*REQUIRED TASK*. Quote precisely the run of lines opening with the line containing "Turn this picture" and closing with the line containing "RAIL_PROUD = 0.006", and nothing else.

*DATA PROVIDED*.
● ● ● ●

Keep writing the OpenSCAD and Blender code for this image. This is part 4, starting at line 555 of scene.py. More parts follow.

● ● ● ●

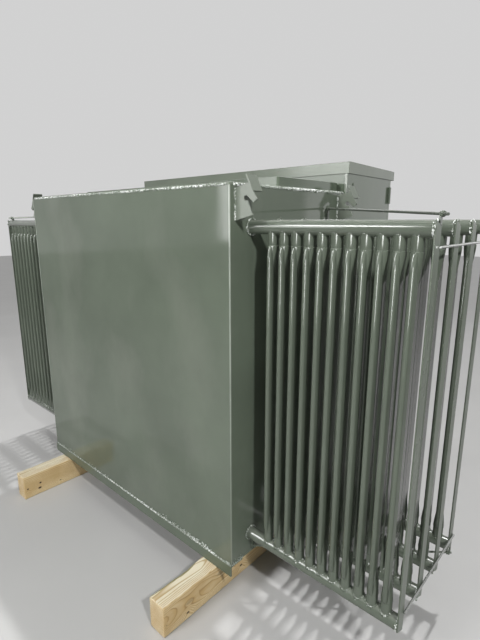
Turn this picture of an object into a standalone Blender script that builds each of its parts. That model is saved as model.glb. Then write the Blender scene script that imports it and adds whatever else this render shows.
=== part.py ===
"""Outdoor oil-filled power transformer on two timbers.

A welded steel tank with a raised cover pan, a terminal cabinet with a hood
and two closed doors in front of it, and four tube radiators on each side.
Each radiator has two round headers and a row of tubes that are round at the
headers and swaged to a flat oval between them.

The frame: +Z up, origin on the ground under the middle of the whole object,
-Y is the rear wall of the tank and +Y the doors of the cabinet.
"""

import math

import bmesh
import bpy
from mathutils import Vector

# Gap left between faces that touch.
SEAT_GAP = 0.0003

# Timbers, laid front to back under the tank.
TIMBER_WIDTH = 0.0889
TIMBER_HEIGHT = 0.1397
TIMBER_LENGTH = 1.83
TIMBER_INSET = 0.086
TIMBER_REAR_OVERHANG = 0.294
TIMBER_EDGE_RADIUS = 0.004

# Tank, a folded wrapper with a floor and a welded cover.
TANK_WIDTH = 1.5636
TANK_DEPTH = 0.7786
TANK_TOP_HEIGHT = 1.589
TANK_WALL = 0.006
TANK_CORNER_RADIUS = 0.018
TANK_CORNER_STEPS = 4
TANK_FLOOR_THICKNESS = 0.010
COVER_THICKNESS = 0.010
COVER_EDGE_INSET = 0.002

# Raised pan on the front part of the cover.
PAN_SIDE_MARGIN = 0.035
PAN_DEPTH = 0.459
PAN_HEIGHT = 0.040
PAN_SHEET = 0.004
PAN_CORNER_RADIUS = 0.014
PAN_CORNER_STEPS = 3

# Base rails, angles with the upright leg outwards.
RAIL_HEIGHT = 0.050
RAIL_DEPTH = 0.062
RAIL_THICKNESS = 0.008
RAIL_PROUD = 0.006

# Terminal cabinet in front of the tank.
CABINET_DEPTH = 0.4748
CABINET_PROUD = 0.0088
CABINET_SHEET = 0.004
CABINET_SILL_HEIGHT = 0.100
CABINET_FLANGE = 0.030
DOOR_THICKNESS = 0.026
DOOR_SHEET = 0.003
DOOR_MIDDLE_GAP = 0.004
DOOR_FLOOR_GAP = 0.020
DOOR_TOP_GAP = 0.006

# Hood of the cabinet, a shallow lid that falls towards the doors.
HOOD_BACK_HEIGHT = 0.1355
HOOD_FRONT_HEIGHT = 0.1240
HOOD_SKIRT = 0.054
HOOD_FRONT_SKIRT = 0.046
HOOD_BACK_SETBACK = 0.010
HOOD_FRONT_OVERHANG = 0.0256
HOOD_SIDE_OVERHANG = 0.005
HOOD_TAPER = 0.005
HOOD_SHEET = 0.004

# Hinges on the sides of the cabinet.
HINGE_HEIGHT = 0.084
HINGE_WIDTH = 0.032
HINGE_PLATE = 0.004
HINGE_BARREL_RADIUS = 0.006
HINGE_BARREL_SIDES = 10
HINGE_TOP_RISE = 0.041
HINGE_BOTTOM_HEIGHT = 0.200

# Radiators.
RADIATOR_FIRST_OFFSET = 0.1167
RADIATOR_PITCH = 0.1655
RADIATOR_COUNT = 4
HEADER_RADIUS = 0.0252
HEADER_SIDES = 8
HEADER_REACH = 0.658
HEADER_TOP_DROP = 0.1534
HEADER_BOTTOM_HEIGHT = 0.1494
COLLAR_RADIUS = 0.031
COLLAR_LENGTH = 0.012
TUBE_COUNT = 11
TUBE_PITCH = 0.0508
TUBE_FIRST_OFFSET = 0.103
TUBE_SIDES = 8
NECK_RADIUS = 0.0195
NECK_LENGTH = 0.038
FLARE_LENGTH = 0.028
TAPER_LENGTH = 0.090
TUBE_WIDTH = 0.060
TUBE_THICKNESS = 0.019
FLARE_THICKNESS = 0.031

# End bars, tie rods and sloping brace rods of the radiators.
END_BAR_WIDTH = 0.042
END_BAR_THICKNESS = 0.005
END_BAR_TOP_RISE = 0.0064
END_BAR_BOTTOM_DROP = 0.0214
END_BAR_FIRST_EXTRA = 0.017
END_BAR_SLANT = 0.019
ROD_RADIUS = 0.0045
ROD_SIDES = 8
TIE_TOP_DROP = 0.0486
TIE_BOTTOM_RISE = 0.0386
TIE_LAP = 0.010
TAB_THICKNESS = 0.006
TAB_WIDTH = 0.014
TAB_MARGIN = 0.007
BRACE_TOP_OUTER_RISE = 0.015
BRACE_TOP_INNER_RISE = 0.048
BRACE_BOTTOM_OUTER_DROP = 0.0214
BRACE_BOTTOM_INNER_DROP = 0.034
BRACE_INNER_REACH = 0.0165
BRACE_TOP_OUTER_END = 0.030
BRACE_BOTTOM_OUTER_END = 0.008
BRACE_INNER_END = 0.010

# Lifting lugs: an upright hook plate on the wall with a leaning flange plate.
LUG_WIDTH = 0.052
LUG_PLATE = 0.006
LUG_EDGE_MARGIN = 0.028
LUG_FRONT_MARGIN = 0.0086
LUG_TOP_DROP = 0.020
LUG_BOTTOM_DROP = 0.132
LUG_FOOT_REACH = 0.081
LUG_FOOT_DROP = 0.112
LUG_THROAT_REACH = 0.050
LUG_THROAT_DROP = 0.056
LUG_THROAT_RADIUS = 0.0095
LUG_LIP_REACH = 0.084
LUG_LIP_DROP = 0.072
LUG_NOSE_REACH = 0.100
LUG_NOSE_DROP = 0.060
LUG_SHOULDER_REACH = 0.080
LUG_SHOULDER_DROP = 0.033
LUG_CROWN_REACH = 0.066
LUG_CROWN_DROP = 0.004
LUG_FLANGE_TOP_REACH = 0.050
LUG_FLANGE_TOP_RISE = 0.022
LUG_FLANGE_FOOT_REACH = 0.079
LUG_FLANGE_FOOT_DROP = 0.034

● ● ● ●

*FINAL RESULT*.
Turn this picture of an object into a standalone Blender script that builds each of its parts. That model is saved as model.glb. Then write the Blender scene script that imports it and adds whatever else this render shows.
=== part.py ===
"""Outdoor oil-filled power transformer on two timbers.

A welded steel tank with a raised cover pan, a terminal cabinet with a hood
and two closed doors in front of it, and four tube radiators on each side.
Each radiator has two round headers and a row of tubes that are round at the
headers and swaged to a flat oval between them.

The frame: +Z up, origin on the ground under the middle of the whole object,
-Y is the rear wall of the tank and +Y the doors of the cabinet.
"""

import math

import bmesh
import bpy
from mathutils import Vector

# Gap left between faces that touch.
SEAT_GAP = 0.0003

# Timbers, laid front to back under the tank.
TIMBER_WIDTH = 0.0889
TIMBER_HEIGHT = 0.1397
TIMBER_LENGTH = 1.83
TIMBER_INSET = 0.086
TIMBER_REAR_OVERHANG = 0.294
TIMBER_EDGE_RADIUS = 0.004

# Tank, a folded wrapper with a floor and a welded cover.
TANK_WIDTH = 1.5636
TANK_DEPTH = 0.7786
TANK_TOP_HEIGHT = 1.589
TANK_WALL = 0.006
TANK_CORNER_RADIUS = 0.018
TANK_CORNER_STEPS = 4
TANK_FLOOR_THICKNESS = 0.010
COVER_THICKNESS = 0.010
COVER_EDGE_INSET = 0.002

# Raised pan on the front part of the cover.
PAN_SIDE_MARGIN = 0.035
PAN_DEPTH = 0.459
PAN_HEIGHT = 0.040
PAN_SHEET = 0.004
PAN_CORNER_RADIUS = 0.014
PAN_CORNER_STEPS = 3

# Base rails, angles with the upright leg outwards.
RAIL_HEIGHT = 0.050
RAIL_DEPTH = 0.062
RAIL_THICKNESS = 0.008
RAIL_PROUD = 0.006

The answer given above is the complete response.